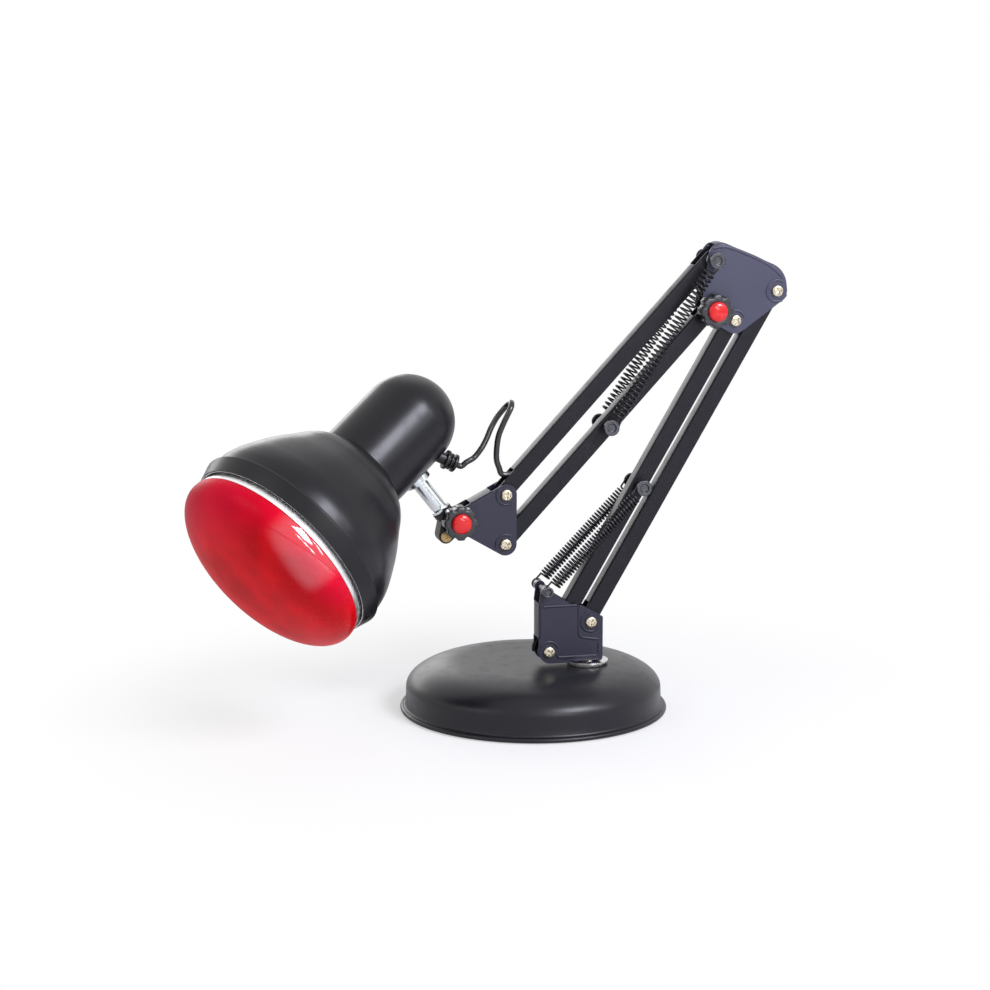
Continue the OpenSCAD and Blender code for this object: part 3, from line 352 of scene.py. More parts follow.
class Look(Enum):
    """The lamp's finishes."""

    COVER = Enamel("cover_enamel", "cover_paint", (0.0045, 0.0045, 0.0075), rough=0.36, specular=0.34)
    SHADE = Enamel("shade_enamel", "shade_paint", (0.0045, 0.0045, 0.0065), rough=0.32, peel=0.012,
                   specular=0.3, liner=(0.86, 0.86, 0.86))
    PLATE = Enamel("plate_enamel", "plate_paint", (0.02, 0.02, 0.035), peel=0.03, specular=0.3)
    # A lighter, bluer copy of the plate paint, used on the elbow: painted light standing in for the sheen the
    # elbow plate catches. The real paint is the same as on the other plates.
    PLATE_PAINTED_LIT = Enamel("plate_enamel_painted_lit", "plate_paint", (0.045, 0.045, 0.076), peel=0.03, specular=0.3)
    BAR = Enamel("bar_enamel", "bar_paint", (0.0055, 0.0055, 0.009), rough=0.36, specular=0.22)
    CAST = Enamel("cast_skin", "cast_weight", (0.1, 0.1, 0.1), rough=0.6, peel=0.08)
    ZINC = Metal("zinc_plate", "zinc", (0.62, 0.56, 0.44), rough=0.24, stain=(0.45, 0.33, 0.2), stained=0.5)
    STUD = Metal("dark_plate", "zinc", (0.09, 0.09, 0.1), rough=0.26, stain=(0.05, 0.05, 0.055), stained=0.6)
    WASHER = Metal("bright_plate", "bright_washer", (0.62, 0.61, 0.6), rough=0.2)
    SPRING = Metal("spring_wire", "spring_steel", (0.045, 0.045, 0.05), rough=0.34,
                   stain=(0.03, 0.03, 0.033))
    CHROME = Metal("chrome_plate", "chrome", (0.6, 0.64, 0.66), rough=0.16, lines=(1.0, 1.0, 0.2),
                   scratch=0.001, stain=(0.7, 0.74, 0.76))
    BRONZE = Metal("knuckle_metal", "bronze", (0.045, 0.042, 0.038), rough=0.42, scratch=0.03,
                   stain=(0.02, 0.02, 0.02))
    BRASS = Metal("brass_rivet", "brass", (0.34, 0.23, 0.1), rough=0.3, stain=(0.08, 0.055, 0.03),
                  stained=0.9)
    SILVER = Metal("bulb_silvering", "bulb_silver", (0.95, 0.95, 0.95), rough=0.3,
                   stain=(0.86, 0.86, 0.87), stained=0.1)
    MOUNT = Metal("filament_metal", "filament_mount", (0.5, 0.5, 0.5), rough=0.3)
    NYLON = Moulded("nylon_body", "nylon", (0.72, 0.71, 0.66), rough=0.4)
    PORCELAIN = Moulded("porcelain_glaze", "porcelain", (0.78, 0.76, 0.7), rough=0.2, grain_size=4.0,
                        coat=0.5)
    GLAND = Moulded("gland_rubber", "gland_plastic", (0.01, 0.01, 0.011), grain=0.02)
    KNOB = Moulded("knob_plastic", "knob_plastic", (0.004, 0.004, 0.005), rough=0.2, grain=0.006, coat=0.2)
    RED = Moulded("cap_red", "knob_red", (0.54, 0.006, 0.008), rough=0.22, grain=0.004, grain_size=1.2,
                  coat=0.4)
    CORD = Moulded("cord_sheath", "lead_skin", (0.009, 0.009, 0.01), rough=0.16, grain=0.004,
                   grain_size=1.6, coat=0.6)
    PAD = Moulded("pad_rubber", "base_pad", (0.03, 0.03, 0.031), rough=0.7, grain=0.06)
    GLASS = RedGlass("ruby_glass", "red_glass")


# ------------------------------------------------------------- plane geometry


def polar(radius: float | Array, angle: float | Array) -> Array:
    """Points at radius and angle in degrees round the origin."""
    a = np.radians(angle)
    return np.stack(np.broadcast_arrays(radius * np.cos(a), radius * np.sin(a)), axis=-1)


def arc(centre: Sequence[float], radius: float, start: float, stop: float, steps: int = 24) -> Array:
    """Points on a circle from one angle to another.

    Args:
        centre: the circle's centre.
        radius: its radius.
        start: first angle in degrees.
        stop: last angle in degrees.
        steps: spans between them.

    Returns:
        The points, both ends among them.
    """
    return np.asarray(centre, float) + polar(radius, np.linspace(start, stop, steps + 1))


def spread(p: Array, y: float | Array) -> Array:
    """Points (x, z) of the arm's plane, moved y millimetres towards the back."""
    return np.stack(np.broadcast_arrays(p[..., 0], ARM_Y + y, p[..., 1]), axis=-1)


@dataclass(frozen=True)
class Disc:
    """A circle in the arm's plane that a plate's outline runs round."""

    x: float
    z: float
    r: float

    @property
    def centre(self) -> Array:
        """Its centre."""
        return np.array([self.x, self.z])


def tangent(p: Disc, q: Disc) -> float:
    """Angle of the outward normal of the line that touches two circles on the
    right-hand side of the way from p to q: the way's own angle less the arc
    cosine of the difference of radii over the distance.

    Args:
        p: first circle.
        q: second circle.

    Returns:
        The angle in degrees.
    """
    way = q.centre - p.centre
    turned_by = np.arccos((p.r - q.r) / np.linalg.norm(way))
    return float(np.degrees(np.arctan2(way[1], way[0]) - turned_by))


def run(discs: Sequence[Disc], start: float, stop: float) -> Array:
    """Outline round a row of circles.

    Args:
        discs: the circles, anticlockwise.
        start: angle at which it starts on the first circle.
        stop: angle at which it ends on the last circle.

    Returns:
        The outline's points.
    """
    parts = []
    last = len(discs) - 1
    for i, d in enumerate(discs):
        a = start if i == 0 else tangent(discs[i - 1], d)
        b = stop if i == last else tangent(d, discs[i + 1])
        parts.append(arc(d.centre, d.r, a, a + (b - a) % 360.0, CORNER_STEPS))
    return np.concatenate(parts)


def spline(points: Array, steps: int) -> Array:
    """Smooth curve through points: on each span the usual cubic that passes
    through both ends with slopes of half the step between their neighbours.

    Args:
        points: a row for each point.
        steps: steps from one point to the next.

    Returns:
        The curve's points.
    """
    p = np.concatenate([points[:1], points, points[-1:]])
    t = (np.arange(steps) / steps)[None, :, None]
    a, b, c, d = (p[i:len(p) - 3 + i, None, :] for i in range(4))
    curve = 0.5 * (2 * b + (c - a) * t + (2 * a - 5 * b + 4 * c - d) * t ** 2
                   + (3 * b - a - 3 * c + d) * t ** 3)
    return np.concatenate([curve.reshape(-1, points.shape[1]), points[-1:]])


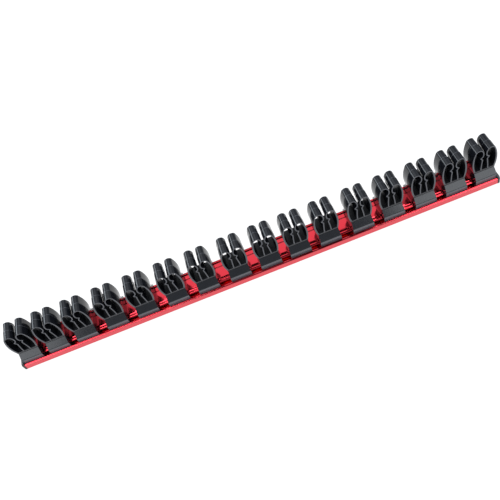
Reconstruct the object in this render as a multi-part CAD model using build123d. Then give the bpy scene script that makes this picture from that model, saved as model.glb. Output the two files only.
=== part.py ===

------------------------------------------------

- _Required task_: Using the material above, print every entry exactly as written.

- _Task answer_:
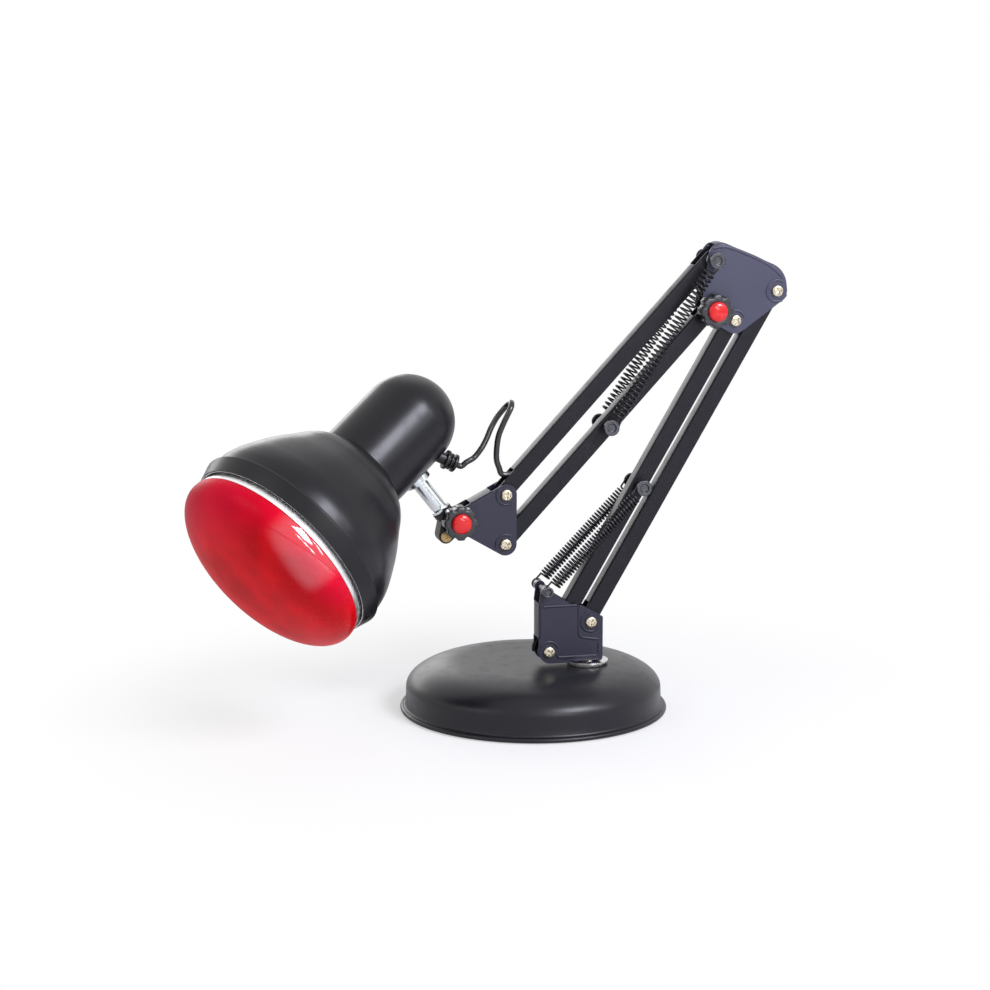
Continue the OpenSCAD and Blender code for this object: part 3, from line 352 of scene.py. More parts follow.
class Look(Enum):
    """The lamp's finishes."""

    COVER = Enamel("cover_enamel", "cover_paint", (0.0045, 0.0045, 0.0075), rough=0.36, specular=0.34)
    SHADE = Enamel("shade_enamel", "shade_paint", (0.0045, 0.0045, 0.0065), rough=0.32, peel=0.012,
                   specular=0.3, liner=(0.86, 0.86, 0.86))
    PLATE = Enamel("plate_enamel", "plate_paint", (0.02, 0.02, 0.035), peel=0.03, specular=0.3)
    # A lighter, bluer copy of the plate paint, used on the elbow: painted light standing in for the sheen the
    # elbow plate catches. The real paint is the same as on the other plates.
    PLATE_PAINTED_LIT = Enamel("plate_enamel_painted_lit", "plate_paint", (0.045, 0.045, 0.076), peel=0.03, specular=0.3)
    BAR = Enamel("bar_enamel", "bar_paint", (0.0055, 0.0055, 0.009), rough=0.36, specular=0.22)
    CAST = Enamel("cast_skin", "cast_weight", (0.1, 0.1, 0.1), rough=0.6, peel=0.08)
    ZINC = Metal("zinc_plate", "zinc", (0.62, 0.56, 0.44), rough=0.24, stain=(0.45, 0.33, 0.2), stained=0.5)
    STUD = Metal("dark_plate", "zinc", (0.09, 0.09, 0.1), rough=0.26, stain=(0.05, 0.05, 0.055), stained=0.6)
    WASHER = Metal("bright_plate", "bright_washer", (0.62, 0.61, 0.6), rough=0.2)
    SPRING = Metal("spring_wire", "spring_steel", (0.045, 0.045, 0.05), rough=0.34,
                   stain=(0.03, 0.03, 0.033))
    CHROME = Metal("chrome_plate", "chrome", (0.6, 0.64, 0.66), rough=0.16, lines=(1.0, 1.0, 0.2),
                   scratch=0.001, stain=(0.7, 0.74, 0.76))
    BRONZE = Metal("knuckle_metal", "bronze", (0.045, 0.042, 0.038), rough=0.42, scratch=0.03,
                   stain=(0.02, 0.02, 0.02))
    BRASS = Metal("brass_rivet", "brass", (0.34, 0.23, 0.1), rough=0.3, stain=(0.08, 0.055, 0.03),
                  stained=0.9)
    SILVER = Metal("bulb_silvering", "bulb_silver", (0.95, 0.95, 0.95), rough=0.3,
                   stain=(0.86, 0.86, 0.87), stained=0.1)
    MOUNT = Metal("filament_metal", "filament_mount", (0.5, 0.5, 0.5), rough=0.3)
    NYLON = Moulded("nylon_body", "nylon", (0.72, 0.71, 0.66), rough=0.4)
    PORCELAIN = Moulded("porcelain_glaze", "porcelain", (0.78, 0.76, 0.7), rough=0.2, grain_size=4.0,
                        coat=0.5)
    GLAND = Moulded("gland_rubber", "gland_plastic", (0.01, 0.01, 0.011), grain=0.02)
    KNOB = Moulded("knob_plastic", "knob_plastic", (0.004, 0.004, 0.005), rough=0.2, grain=0.006, coat=0.2)
    RED = Moulded("cap_red", "knob_red", (0.54, 0.006, 0.008), rough=0.22, grain=0.004, grain_size=1.2,
                  coat=0.4)
    CORD = Moulded("cord_sheath", "lead_skin", (0.009, 0.009, 0.01), rough=0.16, grain=0.004,
                   grain_size=1.6, coat=0.6)
    PAD = Moulded("pad_rubber", "base_pad", (0.03, 0.03, 0.031), rough=0.7, grain=0.06)
    GLASS = RedGlass("ruby_glass", "red_glass")


# ------------------------------------------------------------- plane geometry


def polar(radius: float | Array, angle: float | Array) -> Array:
    """Points at radius and angle in degrees round the origin."""
    a = np.radians(angle)
    return np.stack(np.broadcast_arrays(radius * np.cos(a), radius * np.sin(a)), axis=-1)


def arc(centre: Sequence[float], radius: float, start: float, stop: float, steps: int = 24) -> Array:
    """Points on a circle from one angle to another.

    Args:
        centre: the circle's centre.
        radius: its radius.
        start: first angle in degrees.
        stop: last angle in degrees.
        steps: spans between them.

    Returns:
        The points, both ends among them.
    """
    return np.asarray(centre, float) + polar(radius, np.linspace(start, stop, steps + 1))


def spread(p: Array, y: float | Array) -> Array:
    """Points (x, z) of the arm's plane, moved y millimetres towards the back."""
    return np.stack(np.broadcast_arrays(p[..., 0], ARM_Y + y, p[..., 1]), axis=-1)


@dataclass(frozen=True)
class Disc:
    """A circle in the arm's plane that a plate's outline runs round."""

    x: float
    z: float
    r: float

    @property
    def centre(self) -> Array:
        """Its centre."""
        return np.array([self.x, self.z])


def tangent(p: Disc, q: Disc) -> float:
    """Angle of the outward normal of the line that touches two circles on the
    right-hand side of the way from p to q: the way's own angle less the arc
    cosine of the difference of radii over the distance.

    Args:
        p: first circle.
        q: second circle.

    Returns:
        The angle in degrees.
    """
    way = q.centre - p.centre
    turned_by = np.arccos((p.r - q.r) / np.linalg.norm(way))
    return float(np.degrees(np.arctan2(way[1], way[0]) - turned_by))


def run(discs: Sequence[Disc], start: float, stop: float) -> Array:
    """Outline round a row of circles.

    Args:
        discs: the circles, anticlockwise.
        start: angle at which it starts on the first circle.
        stop: angle at which it ends on the last circle.

    Returns:
        The outline's points.
    """
    parts = []
    last = len(discs) - 1
    for i, d in enumerate(discs):
        a = start if i == 0 else tangent(discs[i - 1], d)
        b = stop if i == last else tangent(d, discs[i + 1])
        parts.append(arc(d.centre, d.r, a, a + (b - a) % 360.0, CORNER_STEPS))
    return np.concatenate(parts)


def spline(points: Array, steps: int) -> Array:
    """Smooth curve through points: on each span the usual cubic that passes
    through both ends with slopes of half the step between their neighbours.

    Args:
        points: a row for each point.
        steps: steps from one point to the next.

    Returns:
        The curve's points.
    """
    p = np.concatenate([points[:1], points, points[-1:]])
    t = (np.arange(steps) / steps)[None, :, None]
    a, b, c, d = (p[i:len(p) - 3 + i, None, :] for i in range(4))
    curve = 0.5 * (2 * b + (c - a) * t + (2 * a - 5 * b + 4 * c - d) * t ** 2
                   + (3 * b - a - 3 * c + d) * t ** 3)
    return np.concatenate([curve.reshape(-1, points.shape[1]), points[-1:]])


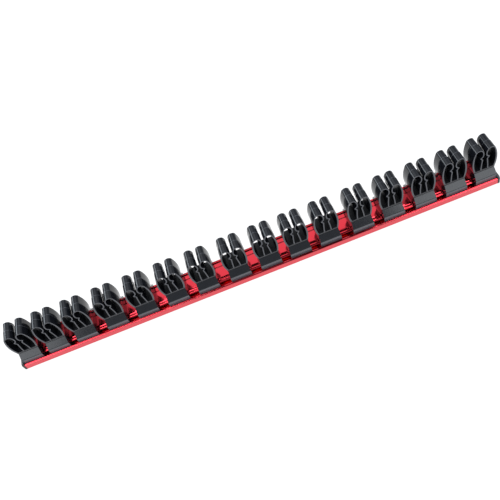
Reconstruct the object in this render as a multi-part CAD model using build123d. Then give the bpy scene script that makes this picture from that model, saved as model.glb. Output the two files only.
=== part.py ===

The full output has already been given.